- **SET TASK**: Quote every line as given.

DATA PROVIDED start

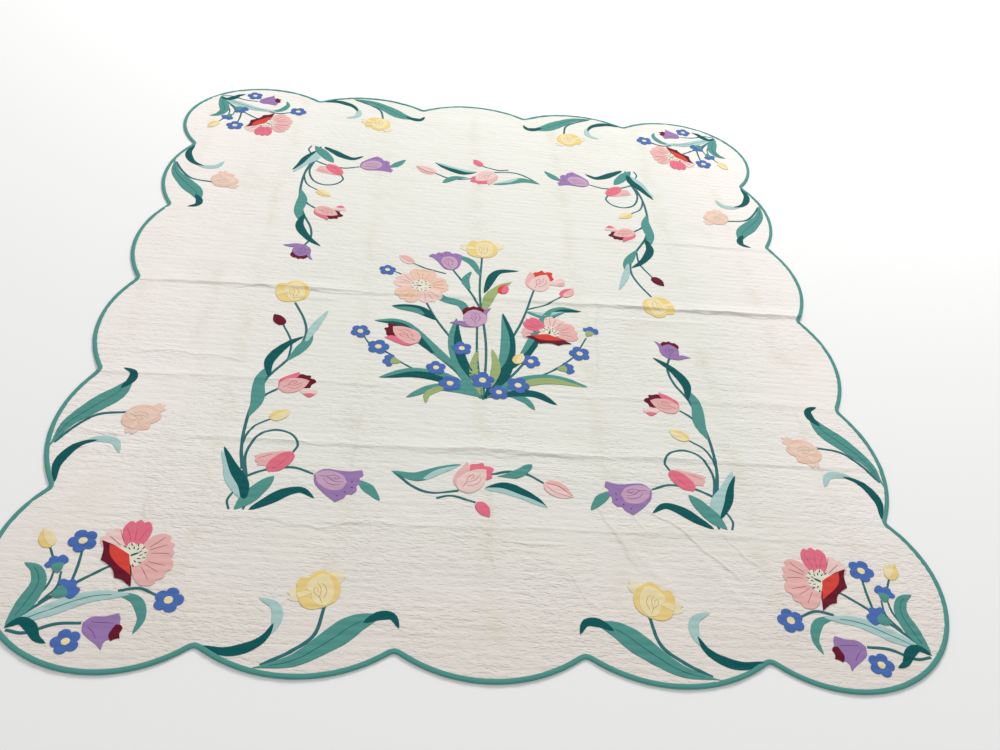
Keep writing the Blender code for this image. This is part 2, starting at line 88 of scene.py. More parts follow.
def soft_lamp(name, place, size, power):
    """A square lamp that faces the middle of the quilt."""
    lamp = bpy.data.lights.new(name, "AREA")
    lamp.size = size
    lamp.energy = power
    obj = bpy.data.objects.new(name, lamp)
    obj.location = place
    obj.rotation_euler = Vector(place).to_track_quat("Z", "Y").to_euler()
    scene.collection.objects.link(obj)
    return obj


soft_lamp("window", KEY_PLACE, KEY_SIZE, KEY_POWER)
print("one lamp of", KEY_POWER, "W and a world of strength", WORLD_LIGHT)

# %% [markdown]
# ## Cloth finishes
# Every cloth here is plain-woven cotton, so one recipe serves all: a base colour that fades a little from
# place to place, a fine weave as bump, and a rough surface with a faint sheen. The recipe is made of
# shader nodes that read the object's own coordinates in metres, so threads keep their real size on any
# piece and nothing depends on where the camera stands.


# %% Small helpers for shader nodes
def srgb(red, green, blue):
    """A colour seen on a screen, as the linear values that a shader works with."""
    return [(c / 255 / 12.92) if c <= 10 else ((c / 255 + 0.055) / 1.055) ** 2.4 for c in (red, green, blue)]


def add_node(tree, kind, settings=(), **inputs):
    """Adds a node. An input is a value, or an output of another node to link from."""
    node = tree.nodes.new(kind)
    for name, value in dict(settings).items():
        setattr(node, name, value)
    for name, value in inputs.items():
        socket = node.inputs[int(name[1:])] if name[1:].isdigit() else node.inputs[name.replace("_", " ")]
        if isinstance(value, bpy.types.NodeSocket):
            tree.links.new(value, socket)
        else:
            socket.default_value = value
    return node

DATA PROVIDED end

- **SOLUTION TO THE EXERCISE**:
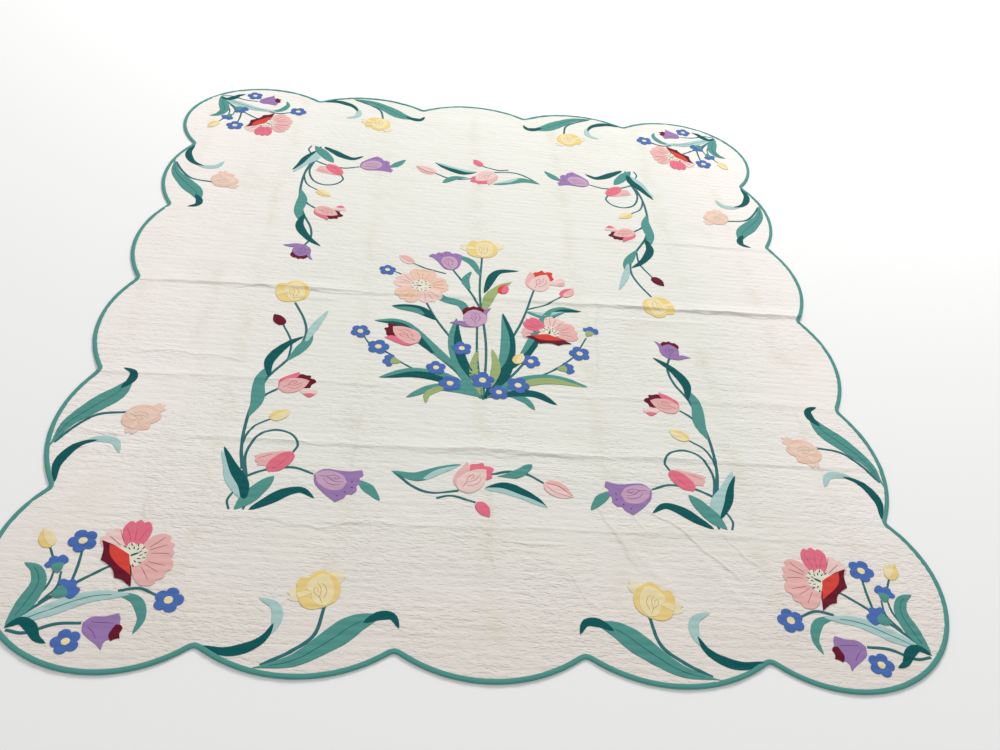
Keep writing the Blender code for this image. This is part 2, starting at line 88 of scene.py. More parts follow.
def soft_lamp(name, place, size, power):
    """A square lamp that faces the middle of the quilt."""
    lamp = bpy.data.lights.new(name, "AREA")
    lamp.size = size
    lamp.energy = power
    obj = bpy.data.objects.new(name, lamp)
    obj.location = place
    obj.rotation_euler = Vector(place).to_track_quat("Z", "Y").to_euler()
    scene.collection.objects.link(obj)
    return obj


soft_lamp("window", KEY_PLACE, KEY_SIZE, KEY_POWER)
print("one lamp of", KEY_POWER, "W and a world of strength", WORLD_LIGHT)

# %% [markdown]
# ## Cloth finishes
# Every cloth here is plain-woven cotton, so one recipe serves all: a base colour that fades a little from
# place to place, a fine weave as bump, and a rough surface with a faint sheen. The recipe is made of
# shader nodes that read the object's own coordinates in metres, so threads keep their real size on any
# piece and nothing depends on where the camera stands.


# %% Small helpers for shader nodes
def srgb(red, green, blue):
    """A colour seen on a screen, as the linear values that a shader works with."""
    return [(c / 255 / 12.92) if c <= 10 else ((c / 255 + 0.055) / 1.055) ** 2.4 for c in (red, green, blue)]


def add_node(tree, kind, settings=(), **inputs):
    """Adds a node. An input is a value, or an output of another node to link from."""
    node = tree.nodes.new(kind)
    for name, value in dict(settings).items():
        setattr(node, name, value)
    for name, value in inputs.items():
        socket = node.inputs[int(name[1:])] if name[1:].isdigit() else node.inputs[name.replace("_", " ")]
        if isinstance(value, bpy.types.NodeSocket):
            tree.links.new(value, socket)
        else:
            socket.default_value = value
    return node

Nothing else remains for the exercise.